- [EXERCISE]: Locate all lines in the data below that hold "rigid" and show them.

─── RECORDS SHOWN

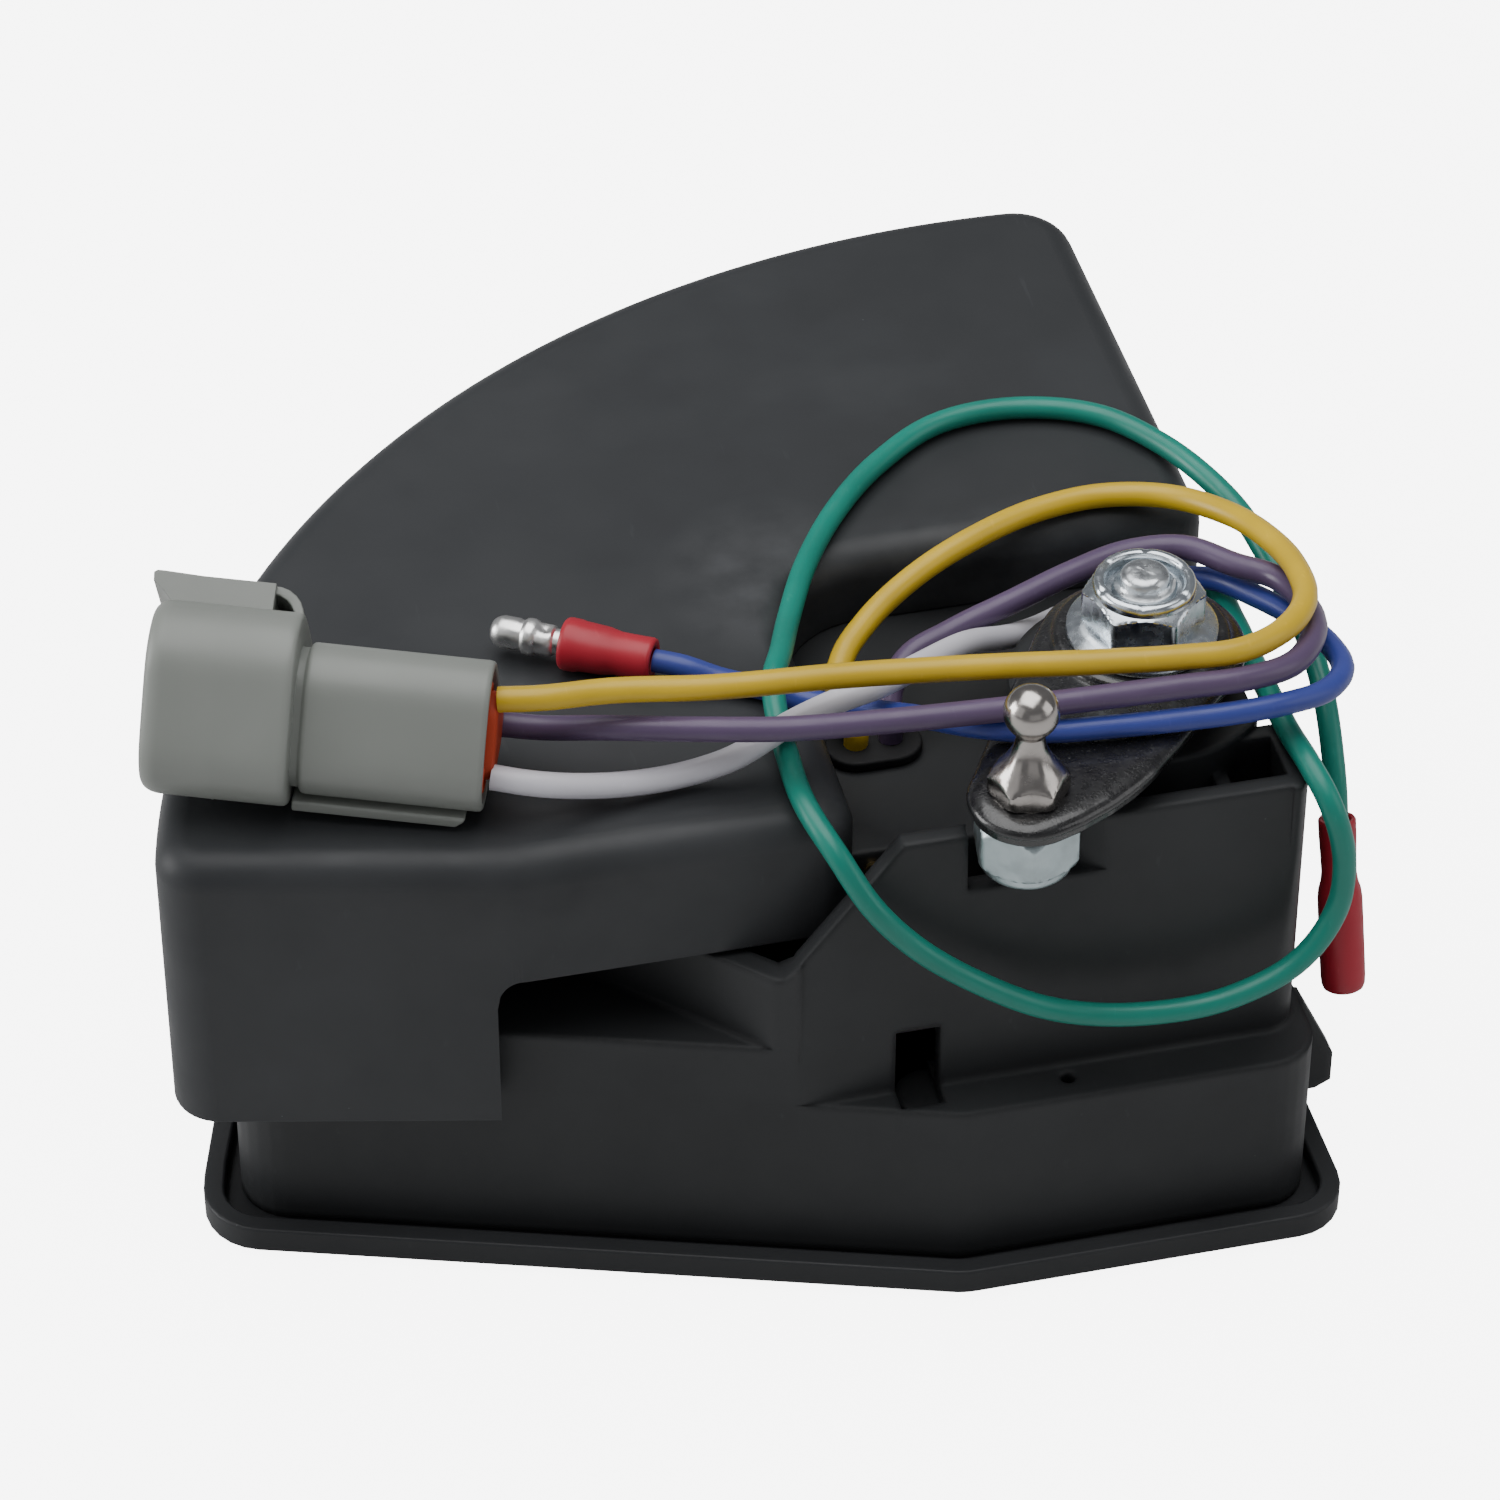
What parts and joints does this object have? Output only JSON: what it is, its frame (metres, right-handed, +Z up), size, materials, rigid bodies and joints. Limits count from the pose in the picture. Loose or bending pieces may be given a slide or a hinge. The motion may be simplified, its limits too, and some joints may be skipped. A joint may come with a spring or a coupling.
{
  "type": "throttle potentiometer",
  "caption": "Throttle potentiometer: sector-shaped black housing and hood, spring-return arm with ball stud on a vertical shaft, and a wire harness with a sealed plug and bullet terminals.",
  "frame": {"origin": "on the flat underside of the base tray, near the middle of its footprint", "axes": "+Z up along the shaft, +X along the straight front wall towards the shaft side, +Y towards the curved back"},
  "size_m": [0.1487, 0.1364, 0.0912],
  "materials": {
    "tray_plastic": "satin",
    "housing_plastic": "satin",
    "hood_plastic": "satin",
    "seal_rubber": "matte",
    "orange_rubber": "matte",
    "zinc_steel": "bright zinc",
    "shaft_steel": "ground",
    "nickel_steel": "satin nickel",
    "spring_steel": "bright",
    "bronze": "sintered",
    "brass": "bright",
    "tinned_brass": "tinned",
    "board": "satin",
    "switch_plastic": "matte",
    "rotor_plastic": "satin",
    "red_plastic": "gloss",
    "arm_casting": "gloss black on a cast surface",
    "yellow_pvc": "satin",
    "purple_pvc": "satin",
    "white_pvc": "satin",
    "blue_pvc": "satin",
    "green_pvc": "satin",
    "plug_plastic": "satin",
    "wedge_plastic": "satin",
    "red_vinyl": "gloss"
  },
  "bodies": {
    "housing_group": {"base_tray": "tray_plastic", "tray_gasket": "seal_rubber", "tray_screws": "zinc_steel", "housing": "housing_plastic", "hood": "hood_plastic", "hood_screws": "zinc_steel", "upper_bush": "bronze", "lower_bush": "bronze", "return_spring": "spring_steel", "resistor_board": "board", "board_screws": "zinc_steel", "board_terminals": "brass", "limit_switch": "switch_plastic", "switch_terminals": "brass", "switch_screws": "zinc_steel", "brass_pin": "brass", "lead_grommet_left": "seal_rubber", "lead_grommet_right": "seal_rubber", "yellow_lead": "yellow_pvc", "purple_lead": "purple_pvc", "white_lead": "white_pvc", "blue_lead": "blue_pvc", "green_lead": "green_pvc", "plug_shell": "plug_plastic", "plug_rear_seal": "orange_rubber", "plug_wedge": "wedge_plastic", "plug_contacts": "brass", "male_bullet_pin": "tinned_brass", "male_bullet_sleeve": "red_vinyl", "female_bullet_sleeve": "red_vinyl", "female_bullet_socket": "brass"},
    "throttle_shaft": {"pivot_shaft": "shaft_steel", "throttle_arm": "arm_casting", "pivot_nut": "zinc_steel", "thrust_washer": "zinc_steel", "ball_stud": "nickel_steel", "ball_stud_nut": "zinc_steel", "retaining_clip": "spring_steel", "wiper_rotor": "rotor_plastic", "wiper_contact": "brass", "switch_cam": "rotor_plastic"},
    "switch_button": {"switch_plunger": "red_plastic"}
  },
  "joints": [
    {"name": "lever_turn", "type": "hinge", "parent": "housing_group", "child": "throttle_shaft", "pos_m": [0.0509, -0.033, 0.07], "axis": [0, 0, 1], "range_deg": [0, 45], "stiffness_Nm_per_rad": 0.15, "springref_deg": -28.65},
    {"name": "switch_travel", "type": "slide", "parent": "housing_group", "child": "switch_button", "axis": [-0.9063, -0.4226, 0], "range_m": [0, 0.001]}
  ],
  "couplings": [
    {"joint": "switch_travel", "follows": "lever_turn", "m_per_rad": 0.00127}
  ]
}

──────
─── RECORDS SHOWN

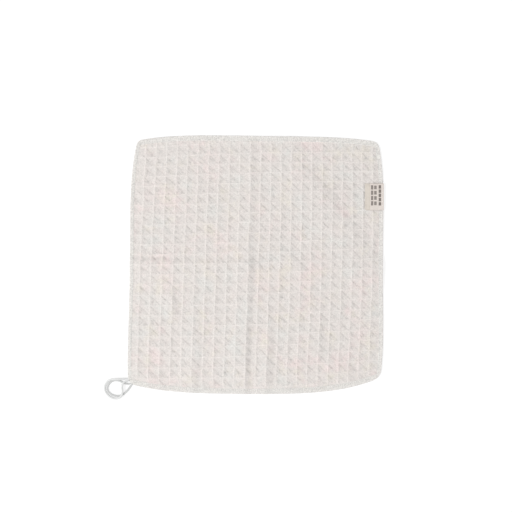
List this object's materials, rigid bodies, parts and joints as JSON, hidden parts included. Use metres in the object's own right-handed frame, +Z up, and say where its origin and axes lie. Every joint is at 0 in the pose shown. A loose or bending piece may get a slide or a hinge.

──────

- [TASK OUTPUT]:
What parts and joints does this object have? Output only JSON: what it is, its frame (metres, right-handed, +Z up), size, materials, rigid bodies and joints. Limits count from the pose in the picture. Loose or bending pieces may be given a slide or a hinge. The motion may be simplified, its limits too, and some joints may be skipped. A joint may come with a spring or a coupling.
List this object's materials, rigid bodies, parts and joints as JSON, hidden parts included. Use metres in the object's own right-handed frame, +Z up, and say where its origin and axes lie. Every joint is at 0 in the pose shown. A loose or bending piece may get a slide or a hinge.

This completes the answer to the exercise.